Where did British Moslems get these ideas? Like most people everywhere, they get such information from mass media. But in the last two decades, cable TV news has become available for overseas audiences in many parts of the world. Thus migrants can move to the West, make lots more money, live better lives, and continue to get TV newscasts from the old country. As most web users now know, news media in different parts of the world, report the same events very differently. In the Moslem world, the news media likes to push the idea that all their economic and social problems are caused by the West, mainly the Christian West. The general idea is that there's this vast conspiracy by the West to keep the Moslems down and destroy Islam. Since most Moslem states are run by dictators or monarchs, there is often official support for this fantasy. It distracts the people from the real source of their problems. While many Moslems figure out that this myth is, well, a myth, they learn to keep quiet about it, lest they be condemned (and physically harmed) for being a "Western spy."

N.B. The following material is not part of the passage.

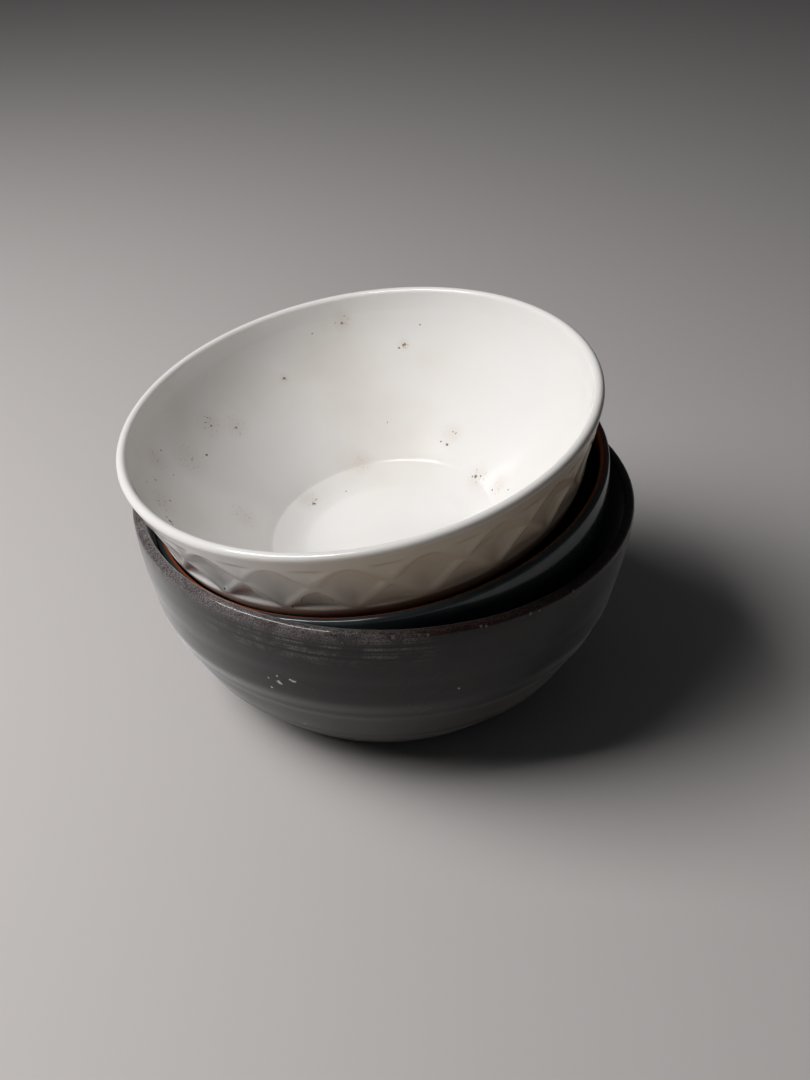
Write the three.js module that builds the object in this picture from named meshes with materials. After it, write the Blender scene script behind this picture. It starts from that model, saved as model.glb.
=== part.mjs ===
// A nest of three one-piece fired bowls. A dark stoneware bowl stands level, a teal bowl leans
// inside it, and a white porcelain bowl with a diamond pattern leans inside the teal one.
// Millimetres, +Z up. The origin is the centre of the dark bowl's flat base.
import * as THREE from "three";

// Every wall is a list of [radius, height] knots in the bowl's own frame, whose origin is the
// centre of its base. Outside walls run from the base up, inside walls from the lip down.

// Outer bowl: a flat turned base, then a wall that steepens at two ridges, 15 and 30 mm up.
const OUTER = {
  rimRadius: 80,
  height: 66.3,
  lipRadius: 1.7,
  outside: [
    [51.6, 0.4], [52.7, 1.4], [61.2, 10.6], [64.7, 15], [68.9, 22],
    [72.8, 30], [75.5, 36], [77.4, 45], [79.4, 57],
  ],
  inside: [
    [75.6, 58], [73.6, 50], [71.4, 41.5], [69, 34],
    [65.6, 26.5], [60.4, 20.3], [52.6, 15.6], [41, 12.3],
  ],
  floor: [[24, 10.1], [0, 9]],
};
const OUTER_BASE = [[0, 0], [50.2, 0]];

// Middle bowl: nearly upright wall that turns in to a tall foot ring.
const MIDDLE = {
  rimRadius: 73,
  height: 56,
  lipRadius: 1.5,
  outside: [
    [33.2, 7.8], [38, 9.4], [46.5, 12.2], [55, 16.5], [61.6, 21.4],
    [66.4, 26.5], [69.6, 32], [71.5, 38.5], [72.6, 46],
  ],
  inside: [[69.5, 48], [68, 40], [65.5, 33.5], [60.6, 27], [53.2, 21.8], [43.6, 18.6]],
  floor: [[33, 17.2], [0, 16.5]],
  rimCentre: [-2.0, -1.9, 71.5],
  lean: 9.85,
  leanTowards: 198,
};
const MIDDLE_FOOT = [[0, 8.5], [26.6, 8.2], [28.2, 0.4], [29, 0], [31, 0], [31.8, 0.6]];

// White bowl: flared wall with the diamond pattern, then a shoulder that turns in to the foot.
const WHITE = {
  rimRadius: 75.3,
  height: 64,
  lipRadius: 1.6,
  outside: [[32.4, 9.5], [37.6, 13.4], [46.6, 20], [55.2, 26.2], [61.6, 30.6], [65.4, 33.7]],
  inside: [[70.9, 57.5], [67.8, 50.5], [63.2, 43.6], [57.6, 37], [51.2, 30.2], [44.6, 23.6], [37.6, 17]],
  floor: [[35.2, 15.4], [30.6, 13.6], [26.4, 12.6], [0, 12.6]],
  rimCentre: [-8.25, -3.45, 96.7],
  lean: 9.56,
  leanTowards: 202.6,
};
const WHITE_FOOT = [[0, 7], [25.6, 6.8], [27, 0.4], [27.8, 0], [29.8, 0], [30.6, 0.6]];
const WHITE_UPPER_WALL = [
  [67.1, 36], [67.8, 37.5], [68.6, 40], [69.7, 45], [71.4, 50], [73.1, 55], [74.4, 59.5],
];

// Diamond pattern pressed into the white bowl's outer wall. Heights are in the bowl's own frame.
const DIAMONDS_ROUND = 21;
const DIAMOND_HALF_HEIGHT = 10;
const RIB_CROSSINGS = 50;
const PATTERN_TOP = 59;
const PATTERN_BOTTOM = 39.5;
const DISH_DEPTH = 1.0;
const PATTERN_TURN = THREE.MathUtils.degToRad(-11.3);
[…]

In the past, migrants would change their attitudes as they were exposed to Western media (which has its own set of myths, but is vastly more open to different ideas.) No more. Moslem migrants get off the plane from the old country, and within a short time, they are looking at the same newscasts they consumed back home. When they attempt to discus world affairs with the locals, they quickly find a vast difference of opinions. Most Moslems recoil and retreat into an insular migrant mind set. This is why you have Moslems in places like Britain, or anywhere else in the West, clinging to old country myths, even with a lot of contradictory evidence confronting them daily.

Many Moslems do move away from these fantasies. Thus we had 40 percent of British Moslems acknowledging that Moslems were responsible for the July 7 attacks. But many of those respondents did not consider the Moslem world responsible. Moslems tend to migrate from parts of the world where civic responsibility is not taken as seriously as in the West. Islam, an Arabic world, means "submission," and that has eroded the sense of personal responsibility over the centuries.

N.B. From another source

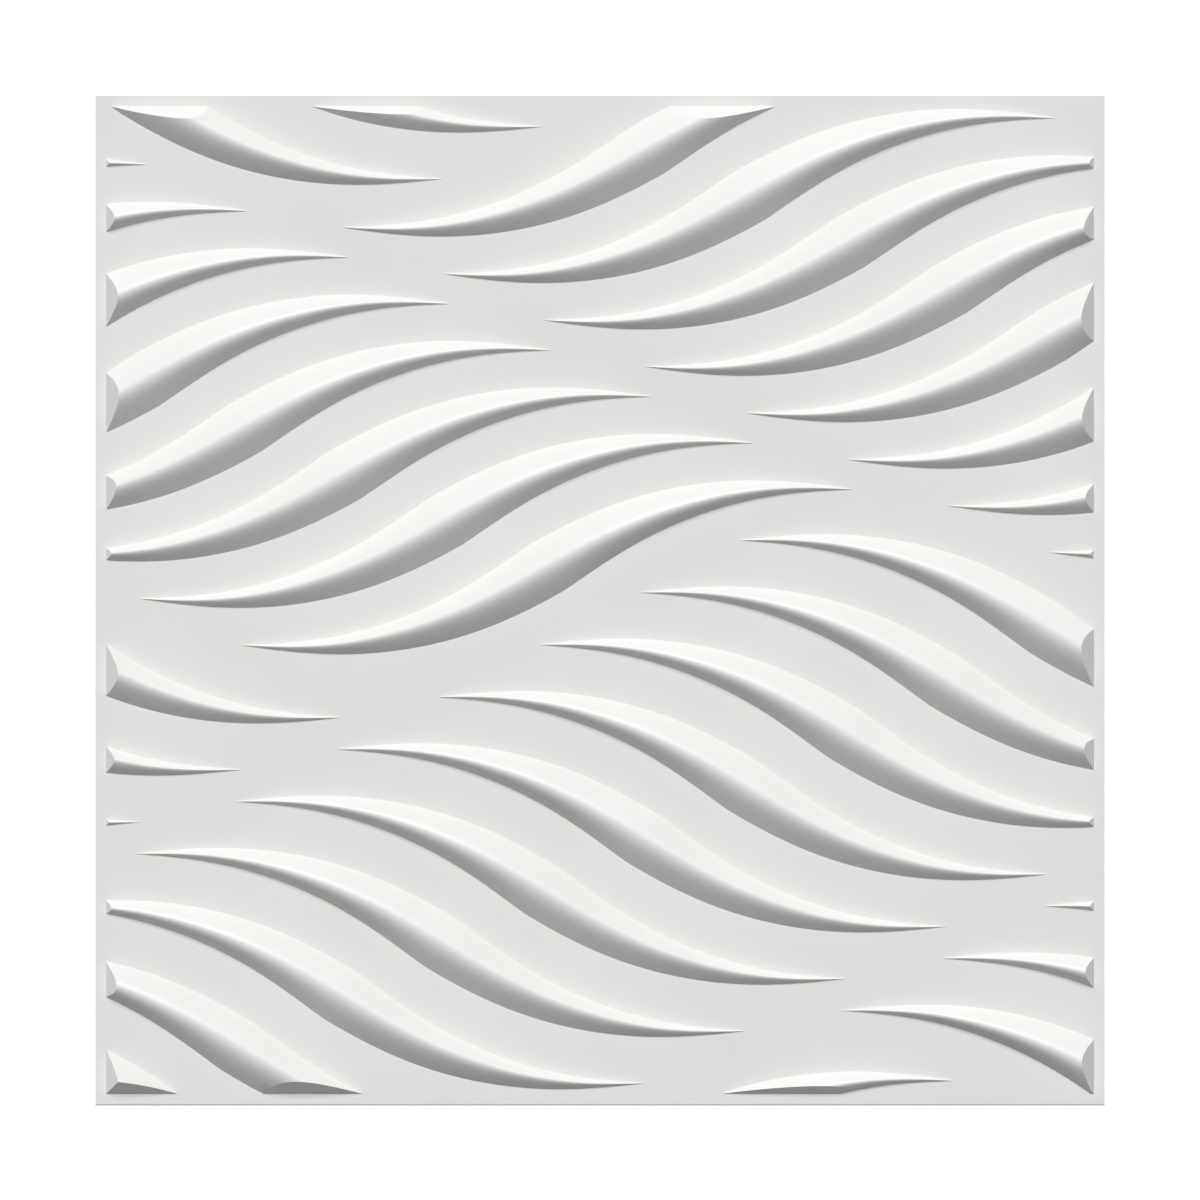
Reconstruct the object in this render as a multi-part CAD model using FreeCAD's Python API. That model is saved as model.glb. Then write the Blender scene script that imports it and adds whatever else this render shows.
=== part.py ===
import FreeCAD, Part
import math
import os

# One wall panel, formed from a single thin plastic sheet. It lies face up: the back of its rim is
# at z = 0, +Y is the top of the panel as it hangs on a wall, and the origin is under its middle.

# Sheet
PANEL_WIDTH = 500.0
PANEL_HEIGHT = 500.0
SHEET_THICKNESS = 1.0
RIM_WIDTH = 5.2

# Waves: each is a leaf, as wide as this at its middle, whose spine swings in an S to both sides of
# its chord. The ripple is a small quicker swing on top. Fullness and taper shape the leaf's edge.
WAVE_WIDTH = 28.3
WAVE_SWAY = 14.9
SWAY_RIPPLE = 0.3
LEAF_FULLNESS = 1.27
LEAF_TAPER = 1.15

# Section across a wave: an arch with nearly straight flanks and a rounded crest, this high at the
# wave's middle. The shoulder is how far the arch's poles stand from its middle, as a share of half
# its width, and the lag is how far the crest hangs back from the swinging spine, as such a share.
WAVE_RELIEF = 10.0
CREST_FULLNESS = 0.88
CREST_SHOULDER = 0.17
CREST_LAG = 0.17

# Where the rim cuts a wave off, its end slopes down to the flat rim
END_SLOPE_RUN = 6.7

# Pattern: it repeats with the panels, so that the waves run on from one panel to the next.
# Rising waves climb to the right, falling waves drop to the right.
WAVES_PER_FAMILY = 10
WAVE_SPACING = PANEL_WIDTH / WAVES_PER_FAMILY
RISING_START = (-26.0, 16.2)
RISING_CHORD = (306.3, 76.9)
RISING_STEP = (-WAVE_SPACING, 23.0)
FALLING_START = (220.7, -14.3)
FALLING_CHORD = (305.1, -87.7)
FALLING_STEP = (-WAVE_SPACING, -25.9)

# How finely a wave is shaped along, and the share of the arch that each flank's flat strip takes,
# with two more strips over the crest
SECTIONS_PER_WAVE = 14
FLANK_SHARE = 0.3

# The share of a wave's chord that each tip is blunted by, and how far its foot dips into the sheet
# so that the two join cleanly
TIP_BLUNTING = 0.01
FOOT_DEPTH = 0.5


def half_width(u):
    """Half the wave's width at a share u of its chord, zero at both tips."""
    reach = abs(2 * u - 1)
    return WAVE_WIDTH / 2 * (1 - reach ** LEAF_FULLNESS) ** LEAF_TAPER


def spine_point(chord, bend, u):
    """A point of the S-shaped spine about the wave's centre, and the unit vector across it."""
    length = math.hypot(chord[0], chord[1])
    along = FreeCAD.Vector(chord[0] / length, chord[1] / length, 0)
    across = FreeCAD.Vector(-along.y, along.x, 0)
    turn = 2 * math.pi * u
    sway = bend * (WAVE_SWAY * math.sin(turn) + SWAY_RIPPLE * math.sin(3 * turn))
    swing = bend * 2 * math.pi * (WAVE_SWAY * math.cos(turn) + 3 * SWAY_RIPPLE * math.cos(3 * turn))
    normal = across - along * (swing / length)
    return along * (length * (u - 0.5)) + across * sway, normal.normalize()


def wave_section(chord, bend, u):
    """The arch across the spine in four flat strips, closed by a chord below the sheet's surface."""
    centre, normal = spine_point(chord, bend, u)
    half = half_width(u)
    crest = WAVE_RELIEF * math.sin(math.pi * u) ** CREST_FULLNESS
    lag = -bend * CREST_LAG * half * math.sin(2 * math.pi * u)
    arch = Part.BezierCurve()
    # Poles at 4/3 of the crest's height and lag bring the middle of the curve to the crest
    arch.setPoles([
        centre - normal * half,
        centre + normal * (4 / 3 * lag - CREST_SHOULDER * half) + FreeCAD.Vector(0, 0, 4 / 3 * crest),
        centre + normal * (4 / 3 * lag + CREST_SHOULDER * half) + FreeCAD.Vector(0, 0, 4 / 3 * crest),
        centre + normal * half])
    points = [arch.value(share) for share in (0, FLANK_SHARE, 0.5, 1 - FLANK_SHARE, 1)]
    for foot, knee in ((0, 1), (-1, -2)):
        points[foot] += (points[foot] - points[knee]) * (FOOT_DEPTH / points[knee].z)
    return Part.makePolygon(points + points[:1])


def wave(chord, bend):
    """One whole wave about its own centre, lofted from tip to tip with closer sections at the tips."""
    sections = []
    for station in range(SECTIONS_PER_WAVE):
        swing = math.cos(math.pi * station / (SECTIONS_PER_WAVE - 1))
        sections.append(wave_section(chord, bend, 0.5 - (0.5 - TIP_BLUNTING) * swing))
    return Part.makeLoft(sections, True)


def relief_window():
    """The space that waves may fill inside the rim, with sides that lean in as they rise."""
    lean = END_SLOPE_RUN / WAVE_RELIEF
    bottom = -2 * FOOT_DEPTH
    top = 2 * WAVE_RELIEF
    wide = PANEL_WIDTH / 2 - RIM_WIDTH
    high = PANEL_HEIGHT / 2 - RIM_WIDTH
    space = Part.makeWedge(
        -wide + lean * bottom, bottom, -high + lean * bottom, -high + lean * top, -wide + lean * top,
        wide - lean * bottom, top, high - lean * bottom, high - lean * top, wide - lean * top)
    space.rotate(FreeCAD.Vector(0, 0, 0), FreeCAD.Vector(1, 0, 0), 90)
    return space


def placed_waves(master, start, step, window):
    """The family's copies that reach into the window, trimmed to it."""
    waves = []
    for index in range(WAVES_PER_FAMILY):
        for column in (-1, 0, 1):
            for row in (-1, 0, 1):
                copy = master.copy()
                copy.translate(FreeCAD.Vector(
                    start[0] + index * step[0] + column * PANEL_WIDTH,
                    start[1] + index * step[1] + row * PANEL_HEIGHT,
                    0))
                if copy.BoundBox.intersect(window.BoundBox):
                    waves.extend(copy.common(window).Solids)
    return waves


def wave_panel():
    window = relief_window()
    waves = placed_waves(wave(RISING_CHORD, -1), RISING_START, RISING_STEP, window)
    waves += placed_waves(wave(FALLING_CHORD, 1), FALLING_START, FALLING_STEP, window)
    # The sheet is drawn down over the mould, so its back has the same waves as its front
    raised = [solid.translated(FreeCAD.Vector(0, 0, SHEET_THICKNESS)) for solid in waves]
    corner = FreeCAD.Vector(-PANEL_WIDTH / 2, -PANEL_HEIGHT / 2, 0)
    sheet = Part.makeBox(PANEL_WIDTH, PANEL_HEIGHT, SHEET_THICKNESS, corner)
    return sheet.fuse(raised).cut(waves).removeSplitter()


panel = wave_panel()
os.makedirs("parts", exist_ok=True)
panel.exportStep("parts/wave_panel.step")
print("solids", len(panel.Solids), "faces", len(panel.Faces), "valid", panel.isValid())
print("volume cm3", round(panel.Volume / 1000, 2), "box", panel.optimalBoundingBox())
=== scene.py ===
import math

import bpy
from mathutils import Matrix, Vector


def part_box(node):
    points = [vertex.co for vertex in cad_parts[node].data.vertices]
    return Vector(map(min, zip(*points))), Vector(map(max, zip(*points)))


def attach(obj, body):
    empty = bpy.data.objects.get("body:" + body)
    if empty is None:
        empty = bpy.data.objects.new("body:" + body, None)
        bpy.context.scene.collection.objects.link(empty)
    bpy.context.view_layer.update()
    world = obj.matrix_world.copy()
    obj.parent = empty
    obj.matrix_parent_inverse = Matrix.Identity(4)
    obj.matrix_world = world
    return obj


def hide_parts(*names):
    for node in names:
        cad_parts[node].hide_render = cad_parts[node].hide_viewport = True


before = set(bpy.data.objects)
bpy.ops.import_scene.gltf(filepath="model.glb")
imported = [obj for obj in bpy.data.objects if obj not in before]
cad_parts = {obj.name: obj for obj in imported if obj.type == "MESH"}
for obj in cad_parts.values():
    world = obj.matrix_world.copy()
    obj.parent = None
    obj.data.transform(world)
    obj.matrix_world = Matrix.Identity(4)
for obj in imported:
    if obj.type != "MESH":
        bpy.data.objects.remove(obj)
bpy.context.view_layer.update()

# A white decorative wall panel, vacuum-formed from one thin sheet of rigid PVC, lying face up.
# Sizes are in millimetres and are turned to metres by MM.
MM = 0.001

# Sheet: as wide as the CAD node, with a rim that stays flat and the burr off its trimmed edges
low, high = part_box("wave_panel")
PANEL = (high[0] - low[0]) / MM
THICKNESS = 1.0
RIM = 5.2
TRIMMED_EDGE = 0.15

# Waves: each is a leaf, as wide as this at its middle, whose spine swings in an S to both sides of
# its chord. The ripple is a small quicker swing on top. Fullness and taper shape the leaf's edge.
WAVE_WIDTH = 28.3
WAVE_SWAY = 14.9
SWAY_RIPPLE = 0.3
LEAF_FULLNESS = 1.27
LEAF_TAPER = 1.15

# Section across a wave: an arch as high at the wave's middle as the CAD node stands over the sheet.
# The shoulder is how far the arch's handles stand from its middle, as a share of half its width, and
# the lag is how far the crest hangs back from the swinging spine, as such a share. Handles as high
# as HANDLE_HEIGHT bring the middle of the arch to a height of 1.
WAVE_RELIEF = (high[2] - low[2]) / MM - THICKNESS
CREST_FULLNESS = 0.88
CREST_SHOULDER = 0.17
CREST_LAG = 0.17
HANDLE_HEIGHT = 4 / 3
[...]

The children of immigrants have, historically, more rapidly adopted the attitudes prevalent where they live. But the satellite news stations make it easier for the kids to keep their heads back in the old country. And back there, visions of revenge against the West, and support for Islamic terrorism, give many in the migrant communities murderous ideas.

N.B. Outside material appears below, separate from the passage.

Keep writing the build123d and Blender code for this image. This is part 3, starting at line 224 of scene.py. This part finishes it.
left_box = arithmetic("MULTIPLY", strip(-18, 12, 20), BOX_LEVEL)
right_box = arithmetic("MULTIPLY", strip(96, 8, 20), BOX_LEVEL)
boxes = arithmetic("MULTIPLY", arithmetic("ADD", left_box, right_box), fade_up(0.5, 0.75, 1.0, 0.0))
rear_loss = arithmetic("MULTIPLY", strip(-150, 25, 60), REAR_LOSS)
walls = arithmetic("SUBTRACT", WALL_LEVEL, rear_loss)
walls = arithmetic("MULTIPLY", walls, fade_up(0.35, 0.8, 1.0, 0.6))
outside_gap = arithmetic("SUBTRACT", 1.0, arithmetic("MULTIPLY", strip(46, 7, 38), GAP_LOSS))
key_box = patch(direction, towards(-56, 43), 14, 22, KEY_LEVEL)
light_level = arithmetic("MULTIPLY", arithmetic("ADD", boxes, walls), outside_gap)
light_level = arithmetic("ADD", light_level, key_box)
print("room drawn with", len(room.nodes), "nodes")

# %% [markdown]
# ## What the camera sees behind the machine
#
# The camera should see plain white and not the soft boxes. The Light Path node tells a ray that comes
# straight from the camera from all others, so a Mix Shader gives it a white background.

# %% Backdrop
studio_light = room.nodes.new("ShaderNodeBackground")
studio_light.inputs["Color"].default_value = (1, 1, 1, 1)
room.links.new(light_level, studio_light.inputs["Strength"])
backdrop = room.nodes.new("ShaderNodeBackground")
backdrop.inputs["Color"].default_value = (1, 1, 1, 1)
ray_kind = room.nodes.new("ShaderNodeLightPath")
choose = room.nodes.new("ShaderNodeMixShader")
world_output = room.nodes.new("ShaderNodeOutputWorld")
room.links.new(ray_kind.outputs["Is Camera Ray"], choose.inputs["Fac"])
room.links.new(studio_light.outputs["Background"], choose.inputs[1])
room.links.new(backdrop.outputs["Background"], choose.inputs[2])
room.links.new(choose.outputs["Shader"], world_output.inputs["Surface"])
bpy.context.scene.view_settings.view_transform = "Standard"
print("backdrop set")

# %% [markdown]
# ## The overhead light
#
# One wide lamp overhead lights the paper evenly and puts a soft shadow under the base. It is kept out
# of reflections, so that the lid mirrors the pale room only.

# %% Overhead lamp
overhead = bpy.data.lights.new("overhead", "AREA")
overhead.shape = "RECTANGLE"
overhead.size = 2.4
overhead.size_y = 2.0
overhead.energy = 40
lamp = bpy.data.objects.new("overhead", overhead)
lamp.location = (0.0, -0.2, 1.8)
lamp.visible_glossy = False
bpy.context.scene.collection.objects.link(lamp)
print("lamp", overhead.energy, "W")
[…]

The Labor government found that a policy of tolerance towards Islamic radicals within the Pakistani community kept most Pakistanis voting Labor. The new Conservative-Liberal Democrat government is not beholden to the Britons of Pakistani origin, and is being more aggressive in cooperating with India and the U.S. to coerce Pakistan into cracking down on Islamic terror groups. There is now less reluctance to go after Islamic radicals in the British Pakistani community, or scrutinize the 60,000 Pakistani origin Britons who travel to Pakistan each year. Even the Labor government was forced to cope with the fact that many of these visitors were going to the old country to receive terrorist training. Labor handled these Islamic radicals carefully, spending huge amounts of money to monitor the activities of thousands of terrorism suspects, but only making arrests when there was a near-certainty that a terrorist act was about to be carried out. Calls from the United States to be more active in rounding up terrorism suspects are now being heeded. The United States still considers Britain the main source of Islamic radicalism in the West, but at least they now have a ruling party in Britain that agrees with that assessment and is willing to move more aggressively to do something about it.